In Geneva, U.N. High Commissioner for Human Rights Navi Pillay urged Bahrain on Thursday to rein in its security forces, citing allegations that they had killed, beaten and carried out arbitrary arrests of protesters, and attacked medical workers.
She voiced alarm at what she called the illegal "military takeover of hospitals" in the kingdom."
"This is shocking and illegal conduct," Pillay, a former U.N. war crimes judge, said in a statement.
The unrest has brought an influx of troops to Bahrain from Sunni-ruled neighbors Saudi Arabia and the United Arab Emirates, which fear the uprising that began last month could play into the hands of non-Arab Shi'ite power Iran.
Kuwait, which has an Shi'ite minority, has not sent any troops. Neither has Qatar or Oman.
U.S. President Barack Obama called the kings of Saudi Arabia, a strategic ally of Washington in the Middle East, and of Bahrain, home to the U.S. Navy's Fifth Fleet and seen as a bulwark against Iranian influence, to urge "maximum" restraint.
But the violence appeared to dash hopes for political talks Washington hopes will take place.
Secretary of State Hillary Clinton said force was not the answer and that Bahrain and Gulf countries who sent in troops to back the Sunni royals were "on the wrong track.
A medical source said dozens of people were taken to Bahrain International Hospital on Wednesday, hit by rubber bullets or shotgun pellets or suffering teargas inhalation -- all weapons used by riot police. One was hit by a live bullet.
Protesters threw rocks and petrol bombs at police who were clearing the protest camp and killed three by running them over in cars at high speed, witnesses and medical sources said.
Over 60 percent of Bahrainis are Shi'ites. Most say they want only the same treatment as Sunnis and a constitutional monarchy but calls by hardliners for the overthrow of the monarchy have alarmed Sunnis, who fear the unrest serves Iran.
Analysts say the intervention of Sunni-ruled Gulf Arab states in Bahrain might provoke a response from Tehran, which supports Shi'ite groups in Iraq and Lebanon.
"This was a major and a dangerous decision because this issue has been internationalized now. There are protests in Iraq, in Iran, in Lebanon," Wefaq MP Jasim Hussein said.
The crackdown galvanized Iraq's Shi'ite community, exacerbating sectarian tension that led to years of war in Iraq.
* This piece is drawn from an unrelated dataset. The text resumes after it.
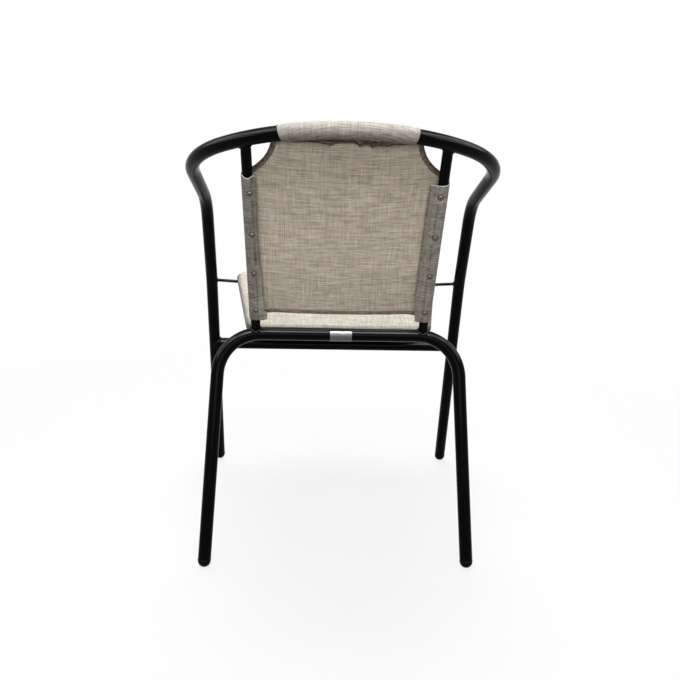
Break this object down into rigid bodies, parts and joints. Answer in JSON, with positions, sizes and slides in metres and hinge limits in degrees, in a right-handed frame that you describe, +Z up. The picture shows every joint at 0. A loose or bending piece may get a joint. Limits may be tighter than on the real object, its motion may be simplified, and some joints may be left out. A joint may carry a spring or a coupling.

Iraq's Shi'ite prime minister criticized the assault and Shi'ite cleric Moqtada al-Sadr called for protests.
In Lebanon, supporters of Shi'ite group Hezbollah came out in solidarity with their fellow Shi'ites. And Iran condemned Bahrain's response to the protests, recalling its ambassador for consultations.
Iranian President Mahmoud Ahmadinejad said the crackdown was "unjustifiable."
Saudi Shi'ites held several demonstrations on Wednesday night, including one in their main regional center of Qatif where major Saudi oilfields are located, demanding the release of prisoners and voicing support for Shi'ites in Bahrain.
"People were demanding the withdrawal of the Peninsula force and called on Saudi Arabia to withdraw from Bahrain," one witness said, referring to Gulf Arab forces in Bahrain.